Here's the basic process:

  1. Register your company for income tax on KRA's iTax portal
  2. Keep accurate books of account throughout the financial year
  3. Calculate taxable income (total revenue minus allowable deductions and capital allowances)
  4. Pay instalment tax in four quarterly payments during the year
  5. File your annual income tax return (ITR-R) by the 6th month after your year-end
  6. Pay any balance of tax due with the return
  7. KRA issues an assessment based on your filed return

5. What forms are involved?

  • ITR-R - Annual corporate income tax return filed on iTax
  • Instalment Tax Schedule - Quarterly instalment tax payments
  • Capital Allowance Schedule - Claiming wear and tear on business assets
  • Tax Computation - Detailed calculation of taxable profit

6. What information do you need?

Before handling corporate tax, make sure you have:

  • Your company's KRA PIN
  • iTax login credentials
  • Audited or certified financial statements
  • Schedule of capital allowances
  • Details of all income (trading, investment, foreign)
  • Withholding tax certificates received
  • Records of advance tax and instalment tax payments
  • Transfer pricing documentation (for group companies)

7. Important deadlines

  • Filing frequency: Annual ITR-R return
  • Payment deadline: Instalment tax due by the 20th of the 4th, 6th, 9th, and 12th months of the accounting period
  • Year-end requirements: File ITR-R within 6 months of the end of the accounting period. For December year-end companies, the deadline is 30 June.

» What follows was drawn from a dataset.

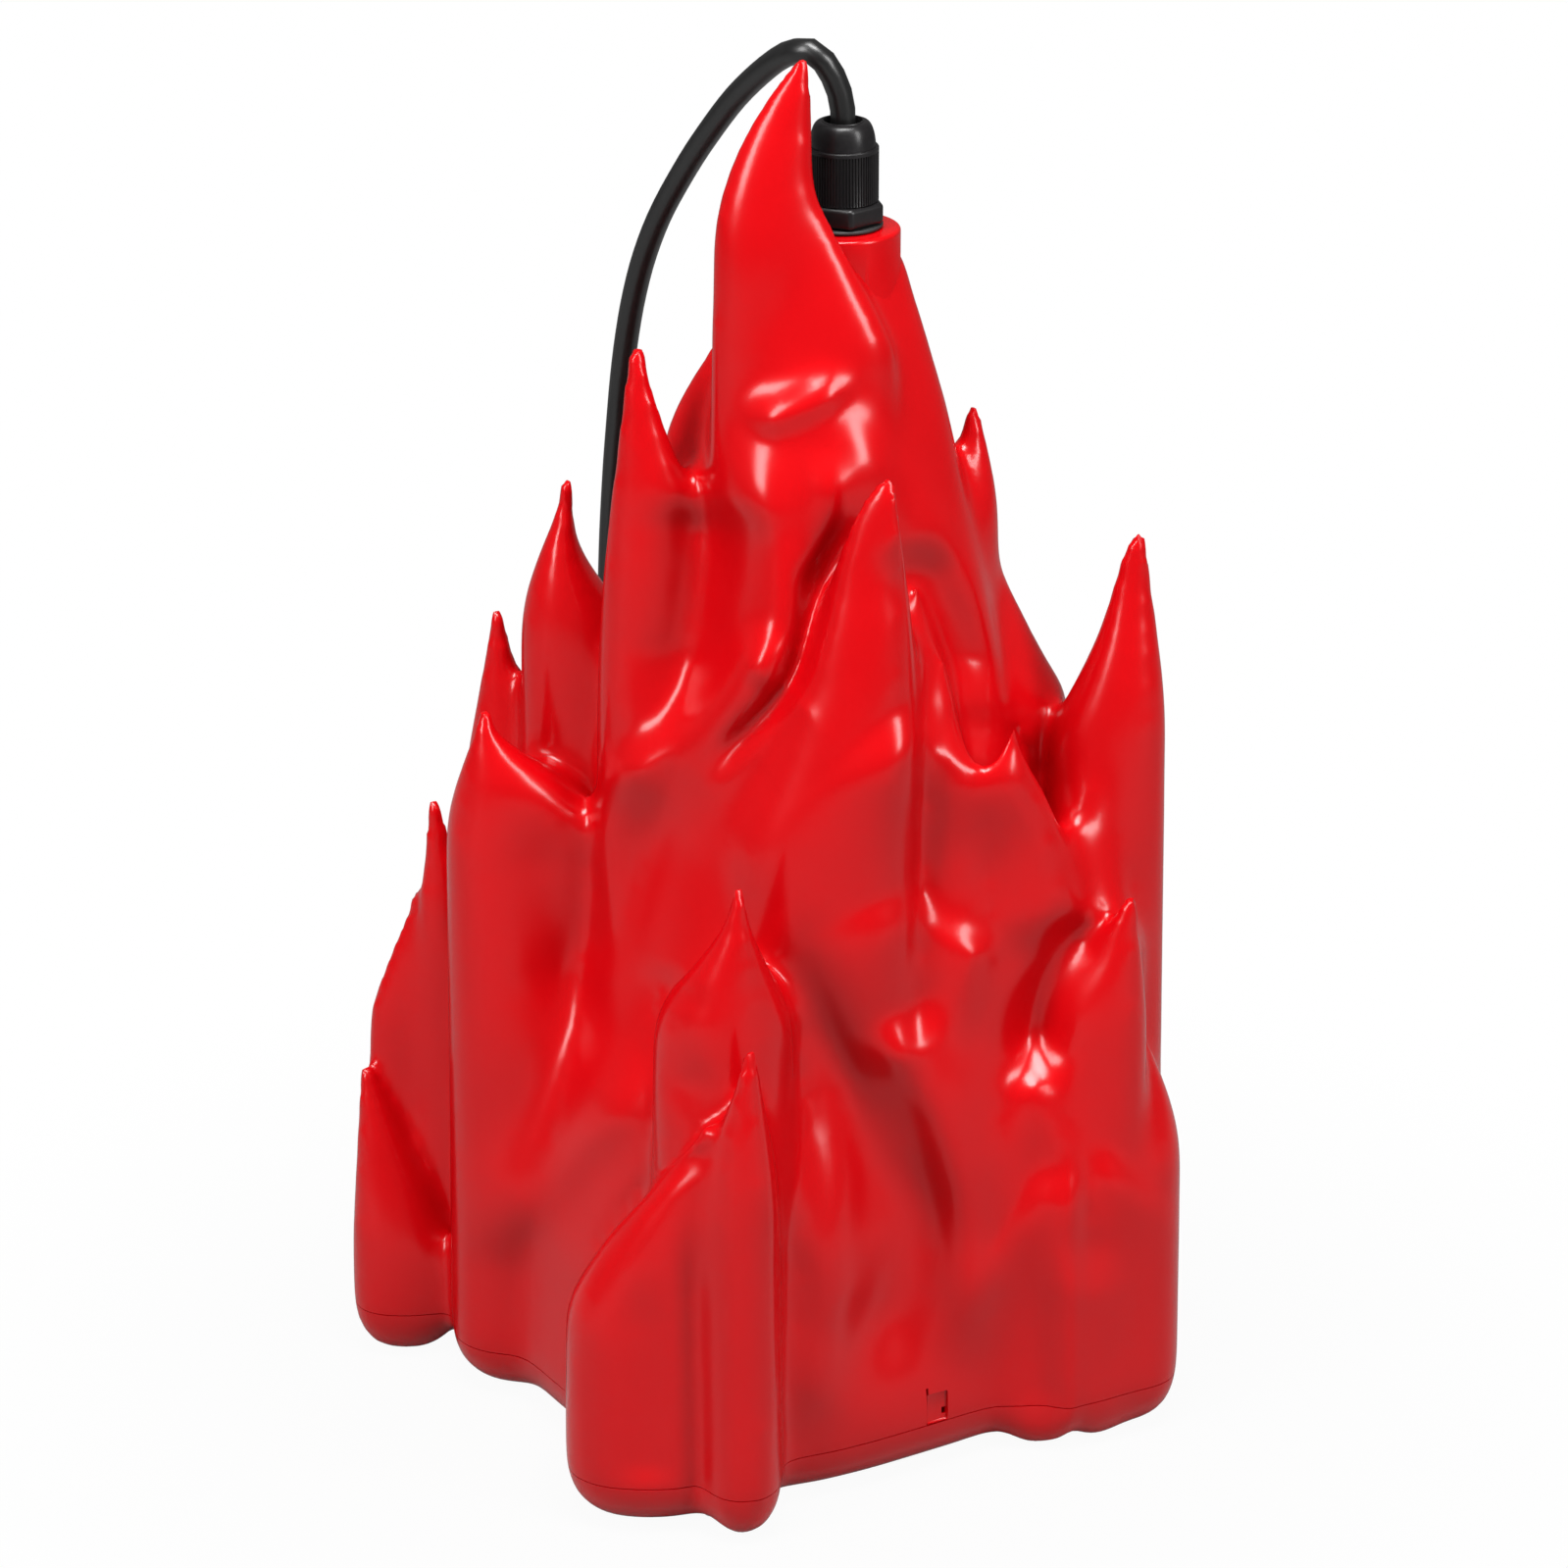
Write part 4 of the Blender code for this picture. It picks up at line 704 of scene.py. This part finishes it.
def carve(places, cell_size):
    """Move the places that face the corner by the ridges and hollows drawn over them."""
    depth_reached, depth_fade = 50, 25
    across, up, near = corner_view(places)
    cell = np.round(np.stack((across, up)) / cell_size).astype(int)
    cell -= cell.min(axis=1)[:, None]
    nearest = np.full(cell.max(axis=1) + 1, -np.inf)
    np.maximum.at(nearest, tuple(cell), near)
    facing = np.clip((near - nearest[tuple(cell)] + depth_reached) / depth_fade, 0, 1)
    push = np.zeros(len(places))
    for height, right_width, left_width, fade, way in CARVING.values():
        way = flowing_line(way, 2.0)
        reach = 3 * max(right_width, left_width)
        low = way.min(axis=0) - reach
        high = way.max(axis=0) + reach
        near_way = np.flatnonzero((across > low[0]) & (across < high[0]) & (up > low[1]) & (up < high[1]))
        spots = np.stack((across[near_way], up[near_way]), axis=1)
        least = np.full(len(near_way), np.inf)
        side = np.zeros(len(near_way))
        along = np.zeros(len(near_way))
        for k in range(len(way) - 1):
            step = way[k + 1] - way[k]
            length = np.linalg.norm(step)
            t = np.clip((spots - way[k]) @ step / length ** 2, 0, 1)
            offset = spots - way[k] - t[:, None] * step
            distance = np.linalg.norm(offset, axis=1)
            closer = distance < least
            least[closer] = distance[closer]
            side[closer] = (step[0] * offset[:, 1] - step[1] * offset[:, 0])[closer]
            along[closer] = ((k + t) / (len(way) - 1))[closer]
        rise = np.clip(np.stack((along / fade[0], (1 - along) / fade[1])), 0, 1)
        ends = np.prod(rise ** 2 * (3 - 2 * rise), axis=0)
        width = np.where(side > 0, right_width, left_width)
        push[near_way] += height * ends * np.exp(-(least / width) ** 2)
    toward = np.array((math.sin(CORNER), -math.cos(CORNER), 0))
    return places + toward * (push * facing * MM)[:, None]


def soften(form, weights, factor, rounds):
    """Smooth each place of a form by its weight."""
    steps = 20
    group = form.vertex_groups.new(name="softened")
    levels = np.round(weights * steps).astype(int)
    for level in range(1, steps + 1):
        group.add(np.flatnonzero(levels == level).tolist(), level / steps, "REPLACE")
    change = form.modifiers.new("soften", "SMOOTH")
    change.factor = factor
    change.iterations = rounds
    change.vertex_group = group.name
    apply_modifiers(form)
    form.vertex_groups.clear()


def flame_form(name, inset, ground, voxel, smooth_rounds, sides):
    """All tongues and the body as one closed, carved skin with soft valleys and sharp tips."""
    rubbed_reach, rubbed_fade = 0.022, 0.012
    spared_reach, spared_fade = 0.003, 0.016
    columns = [column("body", (0, 0), 0.0, body_rings(inset, ground), 2 * sides)]
    sharp_tips, rubbed_tips = [], []
    for table, turn in ((SEEN_TONGUES, CORNER), (REAR_TONGUES, 0.0)):
        for key, (tip, reach, shoulder, slopes) in table.items():
            rings = tongue_rings(tip, reach, shoulder, slopes, HANGING.get(key), inset, ground)
            columns.append(column(key, (tip[0] * MM, tip[1] * MM), turn, rings, sides))
            if key in RUBBED:
                rubbed_tips.append(np.array(tip) * MM)
            elif key not in BLUNT:
                sharp_tips.append(np.array(tip) * MM)
    clean_start()
    for made in columns:
        made.select_set(True)
    bpy.context.view_layer.objects.active = columns[0]
    bpy.ops.object.join()
    form = bpy.context.object
    form.name = name
    form.data.name = name
    unite = form.modifiers.new("unite", "REMESH")
    unite.mode = "VOXEL"
    unite.voxel_size = voxel
    apply_modifiers(form)
    places = np.empty(len(form.data.vertices) * 3)
    form.data.vertices.foreach_get("co", places)
    places = places.reshape(-1, 3)
    rubbed, free = (np.min([np.linalg.norm((places - tip) * (1, 1, 0.5), axis=1) for tip in chosen], axis=0)
                    for chosen in (rubbed_tips, sharp_tips))
    soften(form, np.clip((rubbed_reach - rubbed) / rubbed_fade, 0, 1), 0.8, round(1.7 * smooth_rounds))
    soften(form, np.clip((free - spared_reach) / spared_fade, 0, 1), 0.5, smooth_rounds)
    places = np.empty(len(form.data.vertices) * 3)
    form.data.vertices.foreach_get("co", places)
    form.data.vertices.foreach_set("co", carve(places.reshape(-1, 3), 2 * voxel / MM).ravel())
    settle = form.modifiers.new("settle", "SMOOTH")
    settle.factor = 0.5
    settle.iterations = 2
    apply_modifiers(form)
    return form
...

8. Common mistakes to avoid

  • Missing instalment tax payments, which attract a 10% penalty on the shortfall
  • Not claiming all available capital allowances (investment deduction, wear and tear)
  • Underestimating instalment tax (must be at least 110% of the prior year's tax)
  • Failing to maintain transfer pricing documentation for related-party transactions
  • Not applying for available tax incentives (special economic zones, EPZ status)
  • Overlooking withholding tax credits when computing the final tax liability
  • Missing the 6-month deadline for filing the annual return

9. Simple example

Your company earns KES 10,000,000 in revenue and has KES 7,000,000 in allowable expenses.

  • Taxable income: KES 10,000,000 - KES 7,000,000 = KES 3,000,000
  • Corporate tax at 30%: KES 3,000,000 x 30% = KES 900,000

Instalment tax payments (4 equal instalments):

  • 4th month: KES 900,000 / 4 = KES 225,000
  • 6th month: KES 225,000
  • 9th month: KES 225,000
  • 12th month: KES 225,000

Any balance or overpayment is settled when filing the ITR-R.

10. FAQ

Q: What is the corporate tax rate in Kenya? A: 30% for resident companies. Non-resident companies pay 37.5% on Kenya-sourced income.

Q: What is Turnover Tax? A: Turnover Tax applies to resident businesses with annual income between KES 1 million and KES 25 million. The rate is 1.5% of gross turnover, and it replaces income tax, VAT, and other taxes for qualifying businesses.

Q: How is instalment tax calculated? A: Instalment tax is estimated based on the current year's expected tax or 110% of the prior year's tax, whichever is lower. It is paid in four equal quarterly instalments.

Q: Can I carry forward losses? A: Yes. Tax losses can be carried forward indefinitely to offset against future taxable profits in Kenya.

Q: What is the penalty for late filing? A: A penalty of 5% of the tax due or KES 20,000, whichever is higher, applies for late filing. Interest is charged at 1% per month on unpaid tax.

11. Final takeaway

Kenya's corporate tax rate is 30% for resident companies, and paying your quarterly instalment tax on time while filing your ITR-R within 6 months of year-end keeps your business compliant with the KRA.

Caption

What you need to know about Kenya corporate tax: Pay 30% on taxable profits, make four quarterly instalment payments, and file your ITR-R on iTax within 6 months of your financial year-end.